During my tenure as CIO, we devised a number of programs for IT leadership development. For example, we helped second-level managers develop not only a broad sense of the business but also strong relationship-management skills for their interactions with internal and external customers.

In fact, we developed that type of training a few years ago for IT, business and account managers. To assist with this, I brought in a training group, Russell Martin and Associates, based in Indianapolis, that put together a five-day course for our managers, including a cross-section of IT managers. The training consisted of team building and role playing.

Professional actors came in and played the roles of IT managers, and IT managers acted as account managers. They got to eat a little bit of their own cooking. About 100 IT managers went through this training. They saw what went well in scenarios, what didn’t and how it could be reversed. And then the roles were switched around.

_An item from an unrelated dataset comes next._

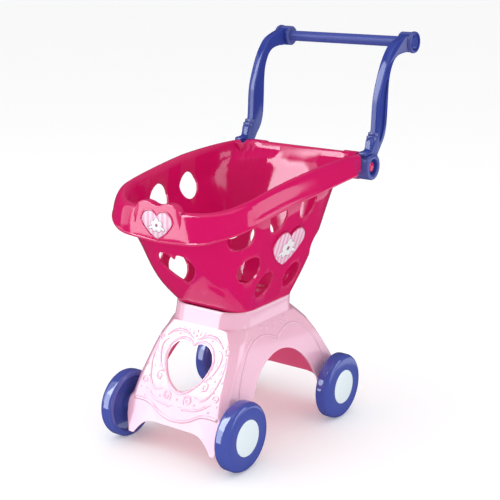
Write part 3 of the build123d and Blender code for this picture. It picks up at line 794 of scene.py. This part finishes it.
def archCutter():
    b = baseSizes
    outline = [(b["archY"] - b["archHalf"] * math.cos(turn),
                b["archFoot"] + (b["archTop"] - b["archFoot"]) * math.sin(turn))
               for turn in (math.pi * k / 96 for k in range(97))]
    return sideSlab("arch", -130, outline, 260)


# the front and rear panels end higher than the feet, in a soft curve
def gapCutter():
    half = [(34, 43), (44, 41.4), (52, 36.8), (60, 29.2), (68, 19), (70, 5)]
    return frontSlab("gap", -190, half + [(-x, z) for x, z in reversed(half)], 400)


# the fuller heart of the front panel, with its tip rounded off
def bluntHeart(grow):
    b = baseSizes
    low = -b["heartHeight"] / 2 - grow / 2 + 1.0
    points = heartPoints(b["heartWidth"] + grow, b["heartHeight"] + grow, 16, 0.41, 0.235, 0.36)
    return [(x, b["heartZ"] + max(z, low)) for x, z in points if z > low - 0.95 or abs(x) < 0.1]


# faces of the hollow, which get the painted shade colour: they look towards the middle and lie behind the walls
def inPaintedShade(face):
    x, y, z = face.center.x / mm, face.center.y / mm - shiftY, face.center.z / mm
    nx, ny, nz = face.normal
    wall = baseSizes["wall"] + 1
    within = baseAt(z, frontFace) + wall < y < baseAt(z, rearFace) - wall
    side = abs(nx) > 0.5 and nx * x < 0 and abs(x) > 50 and within
    end = abs(ny) > 0.5 and ny * (y - planCentreY) < 0 and abs(x) < sideFaceX(y, z) - wall
    return side or end or (nz < -0.5 and z > 165)


def makeBase():
    b, w = baseSizes, wheelSizes
    axleZ = w["axleZ"]
    shell = baseShell()
    print("base shell", len(shell.data.polygons))
    cut(shell, archCutter(), gapCutter(), frontSlab("heart", -160, bluntHeart(0), 140))
    for y, wheelX in (w["front"], w["rear"]):
        end = wheelX - w["halfWide"] - w["washer"]
        for side in (1, -1):
            start, stop = at(side * (end - b["bossLong"]), y, axleZ), at(side * end, y, axleZ)
            add(shell, rod("boss", start, stop, b["bossRadius"]))
    for y in (w["front"][0], w["rear"][0]):
        cut(shell, rod("bore", at(-130, y, axleZ), at(130, y, axleZ), w["bore"], 32))
    for x, y in product((-b["postX"], b["postX"]), b["postY"]):
        add(shell, rod("post", at(x, y, 169), at(x, y, 184), b["postRadius"], 40))
        cut(shell, rod("hole", at(x, y, 183), at(x, y, 190), b["headRadius"], 40))
    paint(shell, "pink", "pinkPaintedShade")
    # the hollow's inner faces take the deeper pink of painted shade
    for face in shell.data.polygons:
        face.material_index = int(inPaintedShade(face))
    return shadeByAngle(shell, 32)


# relief on the base: soft beads that follow its faces

# radius of each kind of bead and how deep its middle lies under the face
reliefSizes = {"rim": (2.0, 0.9), "wave": (2.7, 1.2), "line": (1.9, 0.7), "leaf": (1.8, 0.7), "dot": (1.7, 0.5)}
# right half of the ornament round the heart: x and z of stems, leaf strokes and beads;
# a scroll has its middle, last angle, turns and radius
ornament = {
    "wave": [(0, 51.4), (14, 52.8), (28, 57.8), (37, 63.5), (45, 67), (55, 68.4), (64, 68.4), (72, 67.6)],
    "garland": [(1, 152.6), (8, 154.8), (15, 158.6), (24, 160.8), (34, 159.4), (43, 155.2), (49, 148.6)],
    "stems": [[(34, 107), (41, 112), (46.5, 120), (50.4, 129), (51.6, 138), (48.4, 145), (43, 146.6)],
              [(28, 88), (36, 84.6), (45, 87), (52, 95), (57, 106), (60, 118), (60.6, 130), (58, 141)],
              [(5, 71), (14, 69.4), (26, 70.6), (37, 73.4), (47, 78), (56, 84)]],
    "scrolls": [(38.6, 102, 1.9, 1.1, 6.2), (62, 92, 3.4, 1.1, 5.6), (18, 81, 3.9, 1.25, 7.6),
                (55.6, 147.6, 4.2, -1.1, 4.8)],
    "leaves": [((31, 93), (44, 103)), ((46, 94), (52.6, 108)), ((53, 116), (57, 127)), ((52.4, 127), (58.4, 136)),
               ((45.4, 126), (45, 138)), ((40, 76), (50, 84.6)), ((4, 156.6), (7.4, 165)), ((10, 159.4), (15, 166)),
               ((18, 162.2), (25, 166.4)), ((30, 163), (38, 164)), ((52, 151), (56, 158.6)), ((66.6, 96), (66, 106))],
    "beads": [(0, 158), (0, 163.6), (28, 156.2), (44, 113.6), (52, 112), (56.6, 99), (12, 68.6), (30, 78.6),
              (63, 112), (47.4, 151.6), (66, 84), (54.6, 74.6), (0, 79.6)],
}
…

We had vice presidents and directors do a tour of duty in a business unit to help them increase their leadership skills and hone the relationship-management skills they had learned as managers. These tours would last for a year or two. Each of the IT executives would work in a business capacity, helping to coordinate services and oversee due diligence with vendors. Or they might handle operational due diligence with quality controls and supervise the requirements for a new product being rolled out.

In one instance, we assigned a senior IT executive to focus on a new product line, working closely with marketing, operations and vendors. After 18 months in this role, that IT executive could easily have moved into that business unit or operations area as an executive for one of those divisions. This demonstrates how you can create a business role for IT executives that allows them to immerse themselves in a broader role.

Another successful program is an IT managers’ forum that they run themselves, deciding what the priorities are and how to execute them. They then reach out to the executive team to gain high-level sponsorship for those initiatives. We also started a directors’ forum with 70 to 80 IT directors who select their own chairs and identify the issues they want to pursue.

What sprouts from this is an ecosystem of continuous improvement. For instance, members of the IT managers’ forum questioned why it sometimes took up to two weeks to get a new person up to speed with a desktop. They identified the barriers, developed a plan and executed it. Now new hires are up and running within two days.

We had already invested enough time, and executives from throughout the company saw the value in keeping these types of development programs alive even in a tough economic climate.

Business leaders have a couple of options when faced with challenges during an economic downturn. They can cut operational costs by 10 percent, or they can deliver 10 percent gains in productivity to meet those challenges. The latter option worked well for us at Medco.